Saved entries

---+---

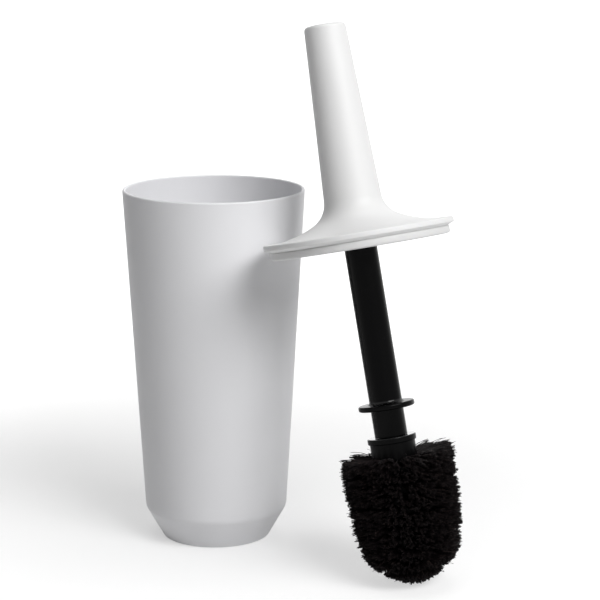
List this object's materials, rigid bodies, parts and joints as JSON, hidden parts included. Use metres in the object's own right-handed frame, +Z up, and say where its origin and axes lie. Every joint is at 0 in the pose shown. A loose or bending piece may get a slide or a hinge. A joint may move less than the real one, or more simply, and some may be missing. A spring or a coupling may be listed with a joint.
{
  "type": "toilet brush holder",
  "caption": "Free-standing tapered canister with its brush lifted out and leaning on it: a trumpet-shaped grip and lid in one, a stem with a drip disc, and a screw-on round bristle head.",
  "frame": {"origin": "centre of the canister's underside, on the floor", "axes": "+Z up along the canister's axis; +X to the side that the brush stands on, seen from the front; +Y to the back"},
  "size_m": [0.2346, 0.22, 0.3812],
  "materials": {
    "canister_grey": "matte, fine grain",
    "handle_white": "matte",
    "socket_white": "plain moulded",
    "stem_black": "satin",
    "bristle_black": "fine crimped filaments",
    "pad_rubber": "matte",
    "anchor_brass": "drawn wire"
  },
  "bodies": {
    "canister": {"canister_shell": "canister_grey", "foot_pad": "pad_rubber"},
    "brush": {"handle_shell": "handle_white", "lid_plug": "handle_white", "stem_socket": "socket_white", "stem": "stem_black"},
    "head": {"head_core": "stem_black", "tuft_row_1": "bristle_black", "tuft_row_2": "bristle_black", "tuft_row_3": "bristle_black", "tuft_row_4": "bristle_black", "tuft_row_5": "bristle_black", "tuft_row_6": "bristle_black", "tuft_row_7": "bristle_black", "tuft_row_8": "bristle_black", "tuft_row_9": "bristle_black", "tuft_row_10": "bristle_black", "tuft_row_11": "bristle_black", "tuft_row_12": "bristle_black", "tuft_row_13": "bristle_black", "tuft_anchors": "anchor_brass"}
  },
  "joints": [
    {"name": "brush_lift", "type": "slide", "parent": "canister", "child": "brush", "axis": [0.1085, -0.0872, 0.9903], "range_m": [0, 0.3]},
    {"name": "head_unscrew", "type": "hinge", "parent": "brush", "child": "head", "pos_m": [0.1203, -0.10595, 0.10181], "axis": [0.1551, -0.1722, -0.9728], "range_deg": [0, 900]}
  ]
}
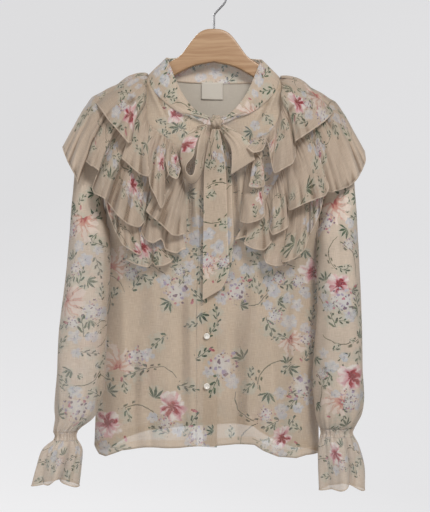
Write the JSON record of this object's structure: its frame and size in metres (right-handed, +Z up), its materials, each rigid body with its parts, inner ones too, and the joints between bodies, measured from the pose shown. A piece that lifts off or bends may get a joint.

---+---

> [To be done]: Every entry should be output exactly as written, please.

> [Written answer]:
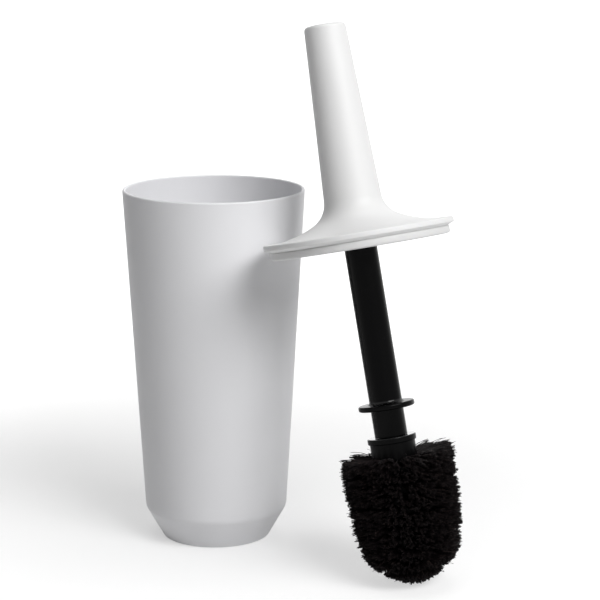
List this object's materials, rigid bodies, parts and joints as JSON, hidden parts included. Use metres in the object's own right-handed frame, +Z up, and say where its origin and axes lie. Every joint is at 0 in the pose shown. A loose or bending piece may get a slide or a hinge. A joint may move less than the real one, or more simply, and some may be missing. A spring or a coupling may be listed with a joint.
{
  "type": "toilet brush holder",
  "caption": "Free-standing tapered canister with its brush lifted out and leaning on it: a trumpet-shaped grip and lid in one, a stem with a drip disc, and a screw-on round bristle head.",
  "frame": {"origin": "centre of the canister's underside, on the floor", "axes": "+Z up along the canister's axis; +X to the side that the brush stands on, seen from the front; +Y to the back"},
  "size_m": [0.2346, 0.22, 0.3812],
  "materials": {
    "canister_grey": "matte, fine grain",
    "handle_white": "matte",
    "socket_white": "plain moulded",
    "stem_black": "satin",
    "bristle_black": "fine crimped filaments",
    "pad_rubber": "matte",
    "anchor_brass": "drawn wire"
  },
  "bodies": {
    "canister": {"canister_shell": "canister_grey", "foot_pad": "pad_rubber"},
    "brush": {"handle_shell": "handle_white", "lid_plug": "handle_white", "stem_socket": "socket_white", "stem": "stem_black"},
    "head": {"head_core": "stem_black", "tuft_row_1": "bristle_black", "tuft_row_2": "bristle_black", "tuft_row_3": "bristle_black", "tuft_row_4": "bristle_black", "tuft_row_5": "bristle_black", "tuft_row_6": "bristle_black", "tuft_row_7": "bristle_black", "tuft_row_8": "bristle_black", "tuft_row_9": "bristle_black", "tuft_row_10": "bristle_black", "tuft_row_11": "bristle_black", "tuft_row_12": "bristle_black", "tuft_row_13": "bristle_black", "tuft_anchors": "anchor_brass"}
  },
  "joints": [
    {"name": "brush_lift", "type": "slide", "parent": "canister", "child": "brush", "axis": [0.1085, -0.0872, 0.9903], "range_m": [0, 0.3]},
    {"name": "head_unscrew", "type": "hinge", "parent": "brush", "child": "head", "pos_m": [0.1203, -0.10595, 0.10181], "axis": [0.1551, -0.1722, -0.9728], "range_deg": [0, 900]}
  ]
}
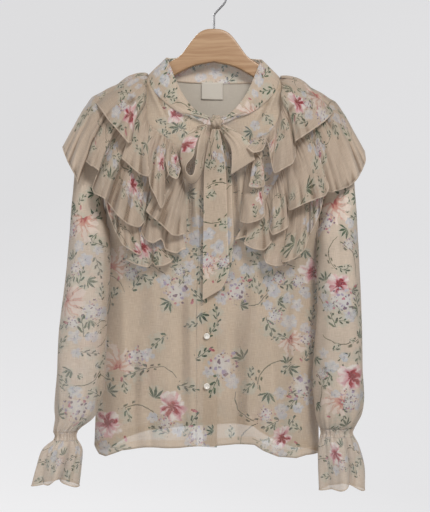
Write the JSON record of this object's structure: its frame and size in metres (right-handed, +Z up), its materials, each rigid body with its parts, inner ones too, and the joints between bodies, measured from the pose shown. A piece that lifts off or bends may get a joint.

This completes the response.